Other items seized in the raids include a portrait of the late Iranian leader Ayatollah Khomeini, taken from the Dearborn Heights home of Mike Safiedine, who is listed on some records as the president of the Goodwill Charitable Organization

Agents shut down the Goodwill Charitable Organization on West Warren Avenue after the U.S. Treasury Department declared the charity a Hezbollah front earlier that day. Treasury has made no such declaration about Al-Mabarrat, and it remains open despite the raid.

Nobody has been arrested or charged in connection with either investigation. While the FBI has said the two raids were not necessarily linked, both Goodwill, which has no connection with Goodwill Industries of Greater Detroit, and Al-Mabarrat are described as supporting orphans in southern Lebanon.

The U.S. Attorney's Office in Detroit said in a recent court filing that supporting orphans is sometimes a euphemism for supporting the families of suicide bombers.

The other home the FBI searched was the Dearborn residence of Ahmad Ali Ghosn, 42. His connection to the Goodwill Charitable Organization was not clear Friday, but FBI Assistant Special Agent in Charge William Kowalski said July 24 the warrants executed, other than those on the charities themselves, related to the investigation of Goodwill rather than Al-Mabarrat.

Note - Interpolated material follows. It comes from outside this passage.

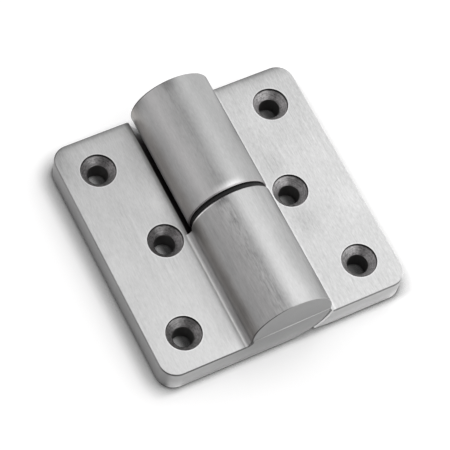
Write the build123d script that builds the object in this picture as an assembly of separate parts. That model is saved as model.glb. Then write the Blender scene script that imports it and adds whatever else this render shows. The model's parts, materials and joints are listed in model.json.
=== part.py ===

Ghosn did not return a telephone message left at his home.

It's not uncommon for Shia Muslims to have portraits in their homes of religious leaders such as Khomeini or other imams, said Imam Muhammad Ali Elahi of the Islamic House of Wisdom in Dearborn Heights.

"There is nothing illegal about having a picture," he said.

In 2003, the Arab Community Center for Economic and Social Services issued a statement through the American Civil Liberties Union in Michigan that said a Lebanese-born immigrant who was an ACCESS client with the same name and age as Ghosn was told by the FBI his long-delayed citizenship would be approved if he became an informant, but if he did not, his children would be seized and placed in foster care.

Ghosn did not agree to become an FBI informant, according to the 2003 press statement.

The FBI in Detroit declined to comment on the 2003 statement from ACCESS.

ACCESS spokeswoman Hannan Deep said Friday she did not know if the Ghosn named in the 2003 ACCESS statement is the same Ghosn whose home was recently searched by the FBI.

"We are a human services organization and in the last five years we have helped nearly 300,000 people from health services to food and shelter to employment," Deep said.

"It's hard to comment on an investigation that we are not involved with, but if authorities seek our assistance we will help in any way we can."